A elevação do rendimento médio real, nesse contexto de desemprego crescente, decorre de outro fenômeno estatístico, associado à queda brusca da inflação. Quando a inflação se acelera, os salários perdem valor real, pois são corrigidos pela inflação passada, menor que a futura. Observa-se então uma tendência de encurtar os períodos entre reajustes na tentativa de recuperar e manter o valor real, embora o efeito observado tenha sido o de acelerar ainda mais a inflação.
Quando a inflação cai bruscamente, tende a ocorrer o fenômeno oposto. Os reajustes de acordo com a inflação passada, maior do que a futura, elevam o valor real médio dos salários.
Frente a essa tendência à elevação dos salários, em ambiente mais competitivo e com altas taxas de juros, os empresários responderam com redução do emprego. Essa tendência foi mais acentuada na indústria, que teve de se reestruturar mais drasticamente para enfrentar os desafios mais intensos da competição dos importados.

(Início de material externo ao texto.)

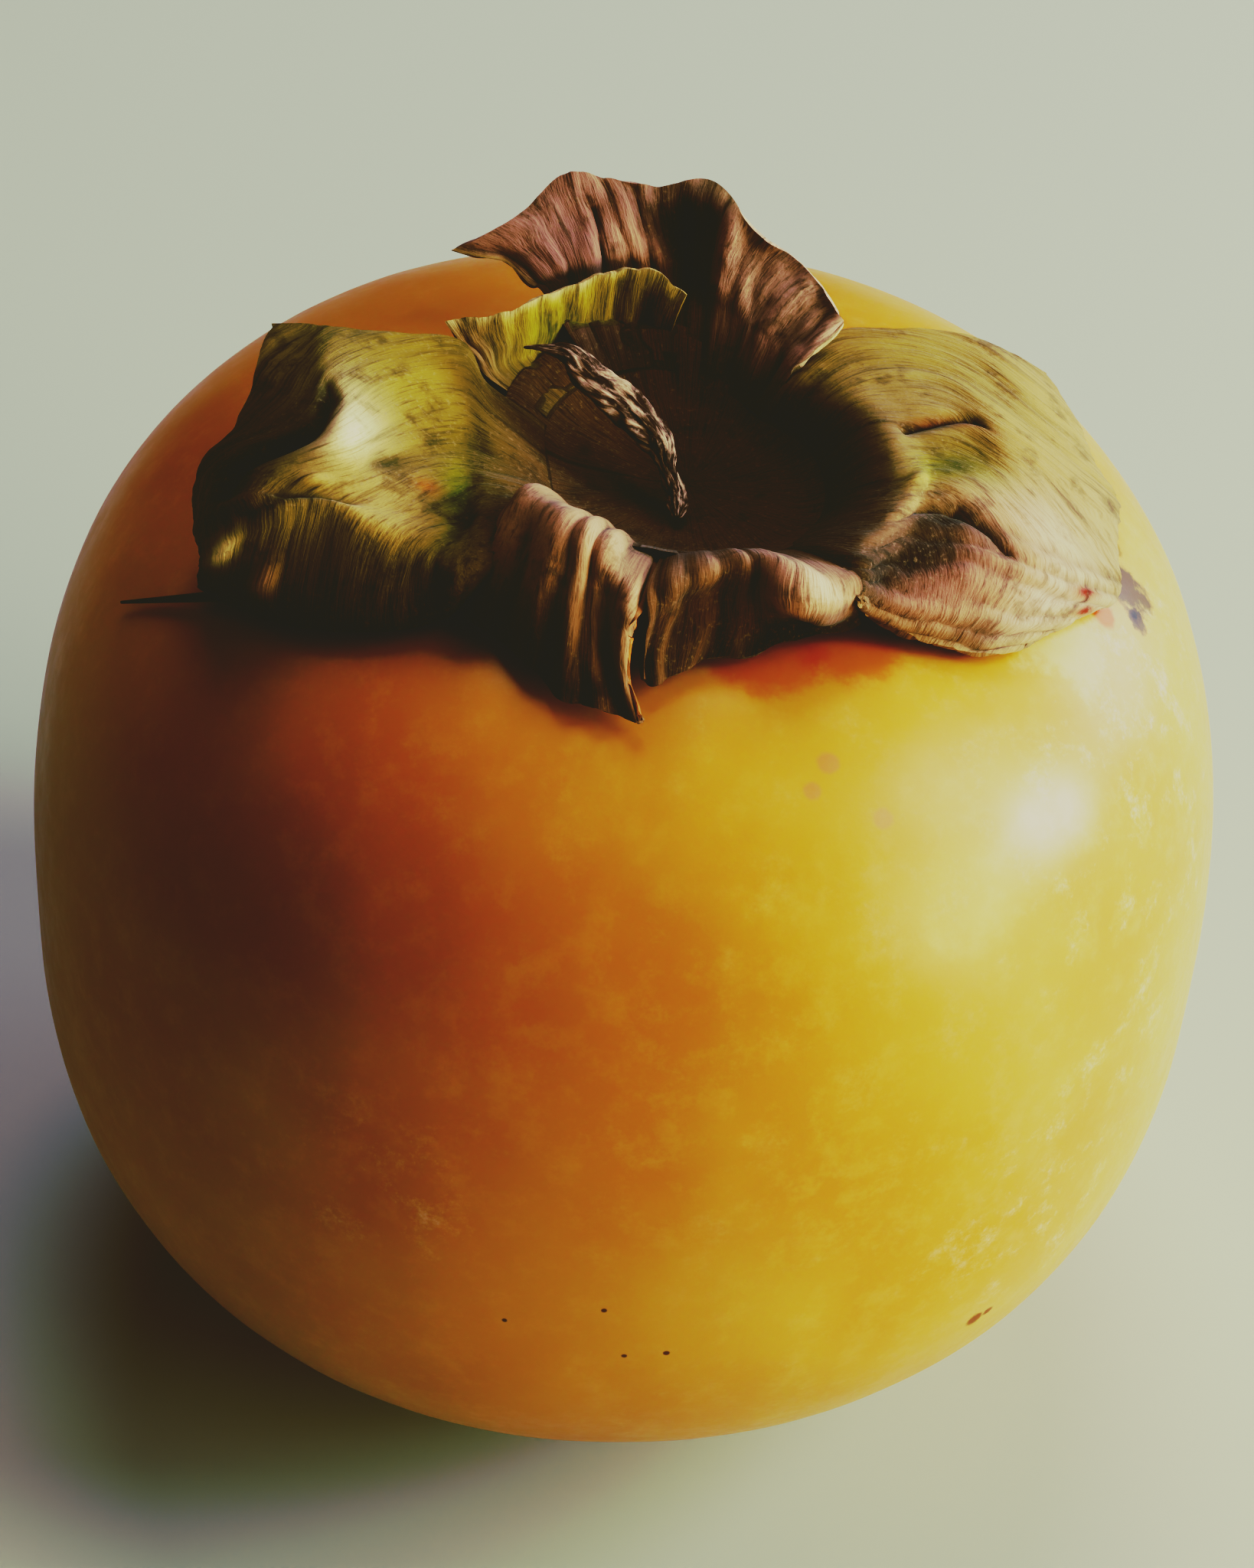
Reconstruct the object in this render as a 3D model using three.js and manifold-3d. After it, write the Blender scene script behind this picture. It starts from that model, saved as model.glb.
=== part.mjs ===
import * as THREE from 'three';
import { mergeVertices } from 'three/addons/utils/BufferGeometryUtils.js';
import Module from 'manifold-3d';

// A ripe persimmon as picked, standing with its calyx up.
// Millimetres, +Z up, origin at the centre of the flat spot that it rests on.

const wasm = await Module();
wasm.setup();

// Fruit: the girth, the height above and below the widest level, and how full each half is.
const girth = 80;
const upperHeight = 39.8;
const lowerHeight = 35;
const upperFullness = 3.08;
const lowerFullness = 2.04;
const restingFlatDepth = 1;
const cornerFullness = 0.01;
const cornerTurn = 0.06;
const basinDepth = 4.5;
const basinWidth = 13;
const fruitColumns = 56;
const fruitRows = 32;
const widestReach = 0.998;
const slopeStep = 0.05;
const mergeTolerance = 1e-5;

// Calyx: its hub on the fruit, the blade of its lobes and the bowl that they grow from.
const hub = { x: 3, y: -1.5 };
const bladeThickness = 0.7;
const bladeClearance = 0.4;
const bowlThickness = 1.1;
const bowlFloorLift = 1;
const bowlFloorShare = 0.58;
const bowlRootShare = 0.86;
const bowlCurve = 1.5;
const bowlColumns = 36;
const bowlRings = 6;

// The rim of the bowl, as azimuth in degrees, radius from the hub and lift above the skin.
const bowlRim = [
  [0, 12, 4.2],
  [25, 10.6, 3.8],
  [47, 10, 3.4],
  [68, 10.9, 3.8],
  [85, 12, 4.2],
  [105, 13.2, 4.4],
  [135, 13.8, 3.4],
  [163, 13.6, 3],
  [192, 12.9, 3.2],
  [215, 14, 3.4],
  [235, 15, 5.2],
  [255, 15.4, 5.6],
  [275, 15.4, 5.5],
  [300, 16, 5],
  [323, 14.6, 4.6],
  [343, 13, 4.4],
];

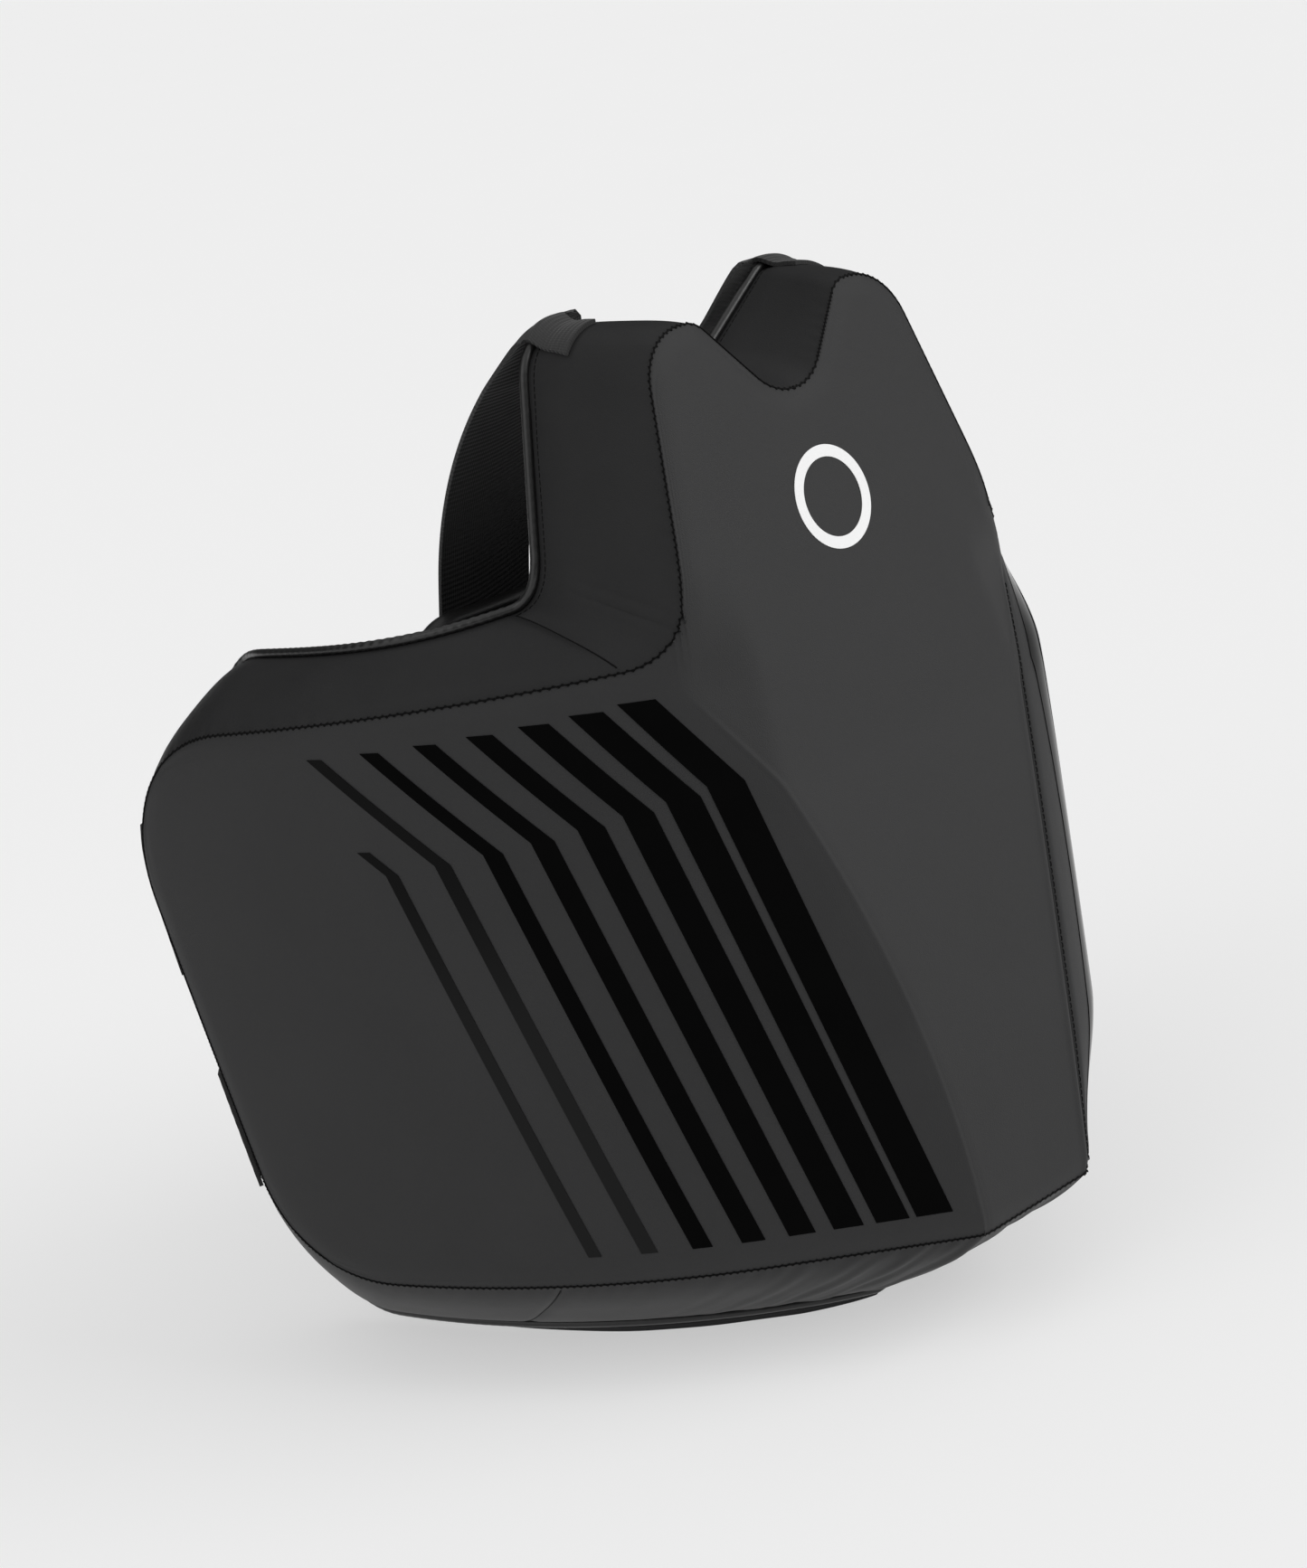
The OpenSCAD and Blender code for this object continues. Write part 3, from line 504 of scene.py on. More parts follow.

Fenômeno parecido ocorre com o nível de desemprego. O fim da inflação aumentou as rendas reais das pessoas mais pobres, especialmente daquelas que nem sequer tinham conta bancária e, portanto, proteção contra a inflação.
Já a classe média, que tinha como se proteger da inflação mediante aplicações financeiras, foi menos beneficiada pela estabilidade, e, como em sua cesta de consumo pesam relativamente mais os itens de serviços -aluguel, escola, saúde, reparos, lazer, tarifas públicas etc.-, cujos preços cresceram bem mais do que os dos manufaturados, teve perda relativa de renda. Na tentativa de manter sua posição relativa, outros membros da família foram compelidos a buscar emprego, o que tem elevado as estatísticas do desemprego.
A queda da inflação recompôs os rendimentos reais que haviam sido corroídos pela aceleração inflacionária. Isso aconteceu com os salários e as folhas de pagamento, inclusive com os benefícios previdenciários.
As perspectivas de agora em diante são melhores. A fase da indexação automática dos salários à inflação passada já acabou. O nível de emprego voltou a crescer a partir de abril e o rendimento médio real deverá deixar de crescer como simples fenômeno estatístico, para acompanhar o novo ciclo de crescimento do emprego.